Later, in college, I took a psychology course called Deviant Behavior. Homosexuality had not yet been removed from the DSM. There I was, the only newly-out queer student, sitting in a classroom absorbing the word deviant as it was used to describe people like me. I wanted to disappear, but I couldn’t look away. The word stung like salt being ground into a fresh cut, and I think I spent the rest of the class in a blank, dissociated haze.
That class taught me more than the professor intended. I began to see how institutions encode shame into language, how academia, religion, and culture conspire to define normalcy by exclusion.
Over time, those messages shape our nervous systems. We learn to anticipate rejection before it happens. We edit our gestures, our voices, our desires—not because anyone told us to, but because the body remembers what it takes to survive. The pattern becomes so familiar that we stop noticing it’s there.
As I begin to help others cultivate safety and pleasure in their own bodies, I realize how deeply those old patterns still live in mine. My shame is not only emotional—it’s somatic, a residue of all the times my body had been told it was wrong. And yet, as I uncover those layers, what I find beneath them isn’t sin or sickness. It’s aliveness. Queerness is not deviance, but freedom embodied.
Seeing the Deeper Truth Clearly
The paradox is this: the shame only surfaced because I was ready to be free of it. My growing intimacy with my body, my gender, and my sexuality made it impossible for the old lies to stay hidden.
I used to think healing meant becoming clean—scrubbed of the past, uncontaminated, and virtuous. Now I see that it’s the very opposite. Healing is what happens when the wounded, impure, and silenced parts are welcomed home.
Once we see shame clearly in ourselves, it’s impossible to ignore it in the world. Queer people are not marginalized because we are in the minority, or because we are less-than. We’re marginalized because we are free—free in ways that terrify those who have been taught that life must be constrained.

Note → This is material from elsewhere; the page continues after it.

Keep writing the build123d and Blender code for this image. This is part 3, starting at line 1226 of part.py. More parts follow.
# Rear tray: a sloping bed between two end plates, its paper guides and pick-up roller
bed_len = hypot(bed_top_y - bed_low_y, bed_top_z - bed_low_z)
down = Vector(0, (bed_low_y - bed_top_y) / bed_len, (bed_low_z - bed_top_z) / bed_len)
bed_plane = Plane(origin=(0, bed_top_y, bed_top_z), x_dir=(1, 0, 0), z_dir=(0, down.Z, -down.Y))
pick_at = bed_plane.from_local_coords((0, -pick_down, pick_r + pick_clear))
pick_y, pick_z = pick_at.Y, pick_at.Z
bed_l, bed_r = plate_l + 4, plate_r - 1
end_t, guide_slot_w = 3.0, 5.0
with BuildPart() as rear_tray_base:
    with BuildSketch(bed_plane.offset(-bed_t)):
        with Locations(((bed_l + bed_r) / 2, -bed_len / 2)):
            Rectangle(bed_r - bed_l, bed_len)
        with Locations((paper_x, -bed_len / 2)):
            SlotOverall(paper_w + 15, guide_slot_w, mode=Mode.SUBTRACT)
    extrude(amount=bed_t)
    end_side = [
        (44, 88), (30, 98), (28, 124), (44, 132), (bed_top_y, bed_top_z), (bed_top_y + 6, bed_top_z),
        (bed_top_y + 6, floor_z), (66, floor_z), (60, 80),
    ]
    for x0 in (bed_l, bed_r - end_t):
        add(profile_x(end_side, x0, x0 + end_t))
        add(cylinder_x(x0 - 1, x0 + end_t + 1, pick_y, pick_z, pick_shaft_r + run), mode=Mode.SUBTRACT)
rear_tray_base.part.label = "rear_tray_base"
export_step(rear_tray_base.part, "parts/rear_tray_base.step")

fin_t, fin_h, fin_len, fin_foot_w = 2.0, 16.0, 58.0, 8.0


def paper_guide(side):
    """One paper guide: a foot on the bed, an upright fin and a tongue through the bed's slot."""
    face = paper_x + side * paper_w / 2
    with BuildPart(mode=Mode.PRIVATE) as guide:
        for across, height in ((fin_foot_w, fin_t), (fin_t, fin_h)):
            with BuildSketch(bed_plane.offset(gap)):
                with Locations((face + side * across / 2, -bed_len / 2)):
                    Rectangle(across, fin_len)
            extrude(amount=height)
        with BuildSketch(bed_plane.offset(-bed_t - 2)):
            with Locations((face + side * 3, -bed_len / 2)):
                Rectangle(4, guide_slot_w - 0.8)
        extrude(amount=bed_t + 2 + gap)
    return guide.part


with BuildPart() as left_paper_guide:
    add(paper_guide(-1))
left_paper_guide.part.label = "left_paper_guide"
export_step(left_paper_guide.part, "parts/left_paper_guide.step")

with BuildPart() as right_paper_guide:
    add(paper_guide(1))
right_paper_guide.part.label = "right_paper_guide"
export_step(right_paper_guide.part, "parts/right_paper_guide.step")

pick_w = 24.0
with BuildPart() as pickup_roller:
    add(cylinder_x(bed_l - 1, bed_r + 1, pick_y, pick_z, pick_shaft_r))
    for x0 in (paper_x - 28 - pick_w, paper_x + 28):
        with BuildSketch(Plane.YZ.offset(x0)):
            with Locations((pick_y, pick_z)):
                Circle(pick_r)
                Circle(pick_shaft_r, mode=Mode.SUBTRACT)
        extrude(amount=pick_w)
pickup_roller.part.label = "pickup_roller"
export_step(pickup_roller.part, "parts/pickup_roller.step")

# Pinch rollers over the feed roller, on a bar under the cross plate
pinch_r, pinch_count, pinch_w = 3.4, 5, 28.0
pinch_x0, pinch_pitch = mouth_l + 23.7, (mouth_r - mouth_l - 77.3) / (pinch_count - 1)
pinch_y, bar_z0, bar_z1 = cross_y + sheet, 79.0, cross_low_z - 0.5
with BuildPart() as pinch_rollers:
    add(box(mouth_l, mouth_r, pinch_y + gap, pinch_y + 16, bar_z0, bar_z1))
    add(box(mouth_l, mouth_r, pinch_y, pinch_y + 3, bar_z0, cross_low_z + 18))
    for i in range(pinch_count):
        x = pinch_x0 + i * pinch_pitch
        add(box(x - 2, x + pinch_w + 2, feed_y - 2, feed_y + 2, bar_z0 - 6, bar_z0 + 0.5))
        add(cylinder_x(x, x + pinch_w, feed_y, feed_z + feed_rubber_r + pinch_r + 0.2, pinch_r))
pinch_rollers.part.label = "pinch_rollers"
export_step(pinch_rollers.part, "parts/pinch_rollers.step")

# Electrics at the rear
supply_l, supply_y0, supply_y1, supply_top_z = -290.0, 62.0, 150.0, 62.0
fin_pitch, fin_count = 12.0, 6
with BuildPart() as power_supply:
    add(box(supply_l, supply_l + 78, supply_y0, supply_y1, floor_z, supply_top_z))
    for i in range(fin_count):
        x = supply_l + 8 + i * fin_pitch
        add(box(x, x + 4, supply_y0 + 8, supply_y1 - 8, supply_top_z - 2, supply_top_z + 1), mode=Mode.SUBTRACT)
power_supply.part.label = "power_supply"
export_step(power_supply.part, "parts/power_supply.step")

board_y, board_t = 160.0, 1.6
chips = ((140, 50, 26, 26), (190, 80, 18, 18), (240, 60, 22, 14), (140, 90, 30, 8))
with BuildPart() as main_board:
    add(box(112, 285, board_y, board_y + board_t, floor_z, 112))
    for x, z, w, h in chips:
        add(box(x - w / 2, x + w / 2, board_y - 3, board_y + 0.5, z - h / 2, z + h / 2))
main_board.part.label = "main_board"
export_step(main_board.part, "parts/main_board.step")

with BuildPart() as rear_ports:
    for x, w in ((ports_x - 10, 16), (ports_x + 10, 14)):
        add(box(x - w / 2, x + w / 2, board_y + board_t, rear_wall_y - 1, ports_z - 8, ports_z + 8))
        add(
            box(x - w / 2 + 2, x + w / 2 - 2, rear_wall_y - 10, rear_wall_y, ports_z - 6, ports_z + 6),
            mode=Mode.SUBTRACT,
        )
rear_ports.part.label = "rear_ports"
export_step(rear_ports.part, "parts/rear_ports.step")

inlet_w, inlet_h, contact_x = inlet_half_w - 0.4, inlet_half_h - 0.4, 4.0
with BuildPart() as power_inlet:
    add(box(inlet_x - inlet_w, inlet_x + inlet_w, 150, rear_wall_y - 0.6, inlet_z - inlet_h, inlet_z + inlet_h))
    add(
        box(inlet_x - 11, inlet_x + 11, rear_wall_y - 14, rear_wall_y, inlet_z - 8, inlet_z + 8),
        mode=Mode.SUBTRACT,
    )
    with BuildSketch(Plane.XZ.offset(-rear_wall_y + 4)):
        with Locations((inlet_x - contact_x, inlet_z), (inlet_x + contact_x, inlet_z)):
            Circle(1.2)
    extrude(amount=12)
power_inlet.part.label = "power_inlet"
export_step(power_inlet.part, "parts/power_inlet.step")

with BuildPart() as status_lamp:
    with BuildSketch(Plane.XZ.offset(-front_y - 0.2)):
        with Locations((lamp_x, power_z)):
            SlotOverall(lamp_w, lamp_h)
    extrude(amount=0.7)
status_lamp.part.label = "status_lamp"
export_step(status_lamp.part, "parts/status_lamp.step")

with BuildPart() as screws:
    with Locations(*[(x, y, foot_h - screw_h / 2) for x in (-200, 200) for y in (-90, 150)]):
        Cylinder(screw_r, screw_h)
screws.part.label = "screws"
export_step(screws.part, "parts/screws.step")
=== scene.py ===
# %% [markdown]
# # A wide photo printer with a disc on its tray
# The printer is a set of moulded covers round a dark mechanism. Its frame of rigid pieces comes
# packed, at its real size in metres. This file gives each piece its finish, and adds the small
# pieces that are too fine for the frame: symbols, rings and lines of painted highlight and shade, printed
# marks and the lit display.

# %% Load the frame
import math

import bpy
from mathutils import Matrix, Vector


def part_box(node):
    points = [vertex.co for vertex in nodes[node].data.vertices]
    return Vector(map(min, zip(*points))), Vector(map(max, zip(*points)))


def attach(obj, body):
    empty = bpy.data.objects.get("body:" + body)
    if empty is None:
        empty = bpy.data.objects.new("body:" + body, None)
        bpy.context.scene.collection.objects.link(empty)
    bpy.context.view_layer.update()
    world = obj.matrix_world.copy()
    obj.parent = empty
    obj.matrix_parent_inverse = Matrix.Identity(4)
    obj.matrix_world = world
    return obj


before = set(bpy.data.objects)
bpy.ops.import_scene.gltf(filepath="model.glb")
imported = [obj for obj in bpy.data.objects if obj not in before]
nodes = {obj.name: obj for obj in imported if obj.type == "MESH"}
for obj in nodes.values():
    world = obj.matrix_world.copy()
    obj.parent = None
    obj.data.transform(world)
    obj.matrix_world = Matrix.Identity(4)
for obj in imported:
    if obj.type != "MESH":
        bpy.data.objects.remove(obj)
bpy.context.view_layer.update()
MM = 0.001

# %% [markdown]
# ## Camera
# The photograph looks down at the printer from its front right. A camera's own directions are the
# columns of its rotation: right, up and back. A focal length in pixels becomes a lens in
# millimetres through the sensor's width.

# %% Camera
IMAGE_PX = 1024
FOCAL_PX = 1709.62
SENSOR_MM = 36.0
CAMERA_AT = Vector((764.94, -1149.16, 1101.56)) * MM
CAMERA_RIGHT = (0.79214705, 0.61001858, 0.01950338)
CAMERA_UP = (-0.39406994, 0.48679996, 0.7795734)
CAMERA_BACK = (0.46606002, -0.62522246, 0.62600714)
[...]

Freedom, in its simplest form, is confronting. It exposes the limits of others’ imagination, their fears, and the parts of themselves they’ve learned to suppress. When a culture prizes purity, obedience, or rigid gender and sexual norms, anyone who lives outside those boxes becomes a threat. Our very aliveness—our bodies, our desires, our identities—is a mirror. It reflects the repression, the shame, and the fear that others have learned to carry.
This is why hatred often masquerades as moral concern. It’s not just fear of difference—it is fear of embodiment itself. “I don’t feel free, so no one else should be able to,” is the unspoken credo. And in that fear, societies try to cage, constrain, and punish, perpetuating cycles of shame that hurt us all.

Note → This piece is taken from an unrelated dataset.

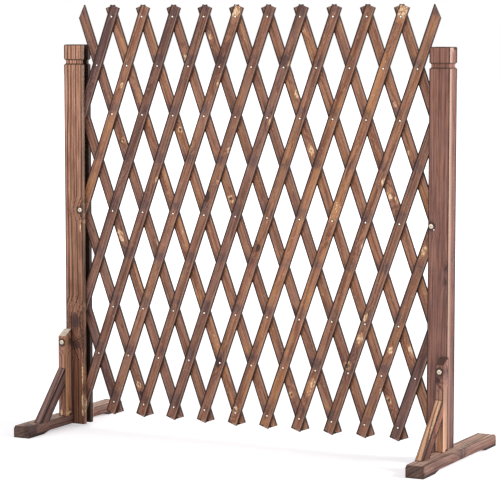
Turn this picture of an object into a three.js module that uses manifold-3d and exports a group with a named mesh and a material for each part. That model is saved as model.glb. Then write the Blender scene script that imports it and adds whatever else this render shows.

Understanding this changes the frame. Our struggle is not merely personal or political—it is profoundly cultural. When we claim our freedom, we do more than heal ourselves. We become living proof that it is possible to exist beyond shame, to move through the world unshackled by the expectations of others. We model a different possibility: that the body, desire, and identity can be whole, honored, and free.
Transmuting Shame into Liberation
Shame is a shadow to be recognized, welcomed, and invited into the light. When I allow myself to feel it fully, to trace its roots in my body, I can see that it’s been carrying messages that were never mine at a soul level.
As I cultivate intimacy in my work, guiding others toward trust, safety, and pleasure, I’m also practicing liberation. Each breath I take during meditation or yoga with my hands on my heart, each bind during a Shibari session, every time I walk bare-chested on the beach, becomes a reclamation: my body, my gender, my sexual identity are not wrong; they are whole, integrated, vibrant, alive, and entirely mine. I belong to no one but myself.
The freedom to inhabit our bodies fully, to express our desires without apology, to live authentically—this is contagious. It challenges repression, disrupts rigid norms, and invites others to remember their own aliveness.
What would it feel like to inhabit your own freedom—fully, unapologetically, without fear? Invite breath into the lower core of your being. Feel it there. Let yourself be alive.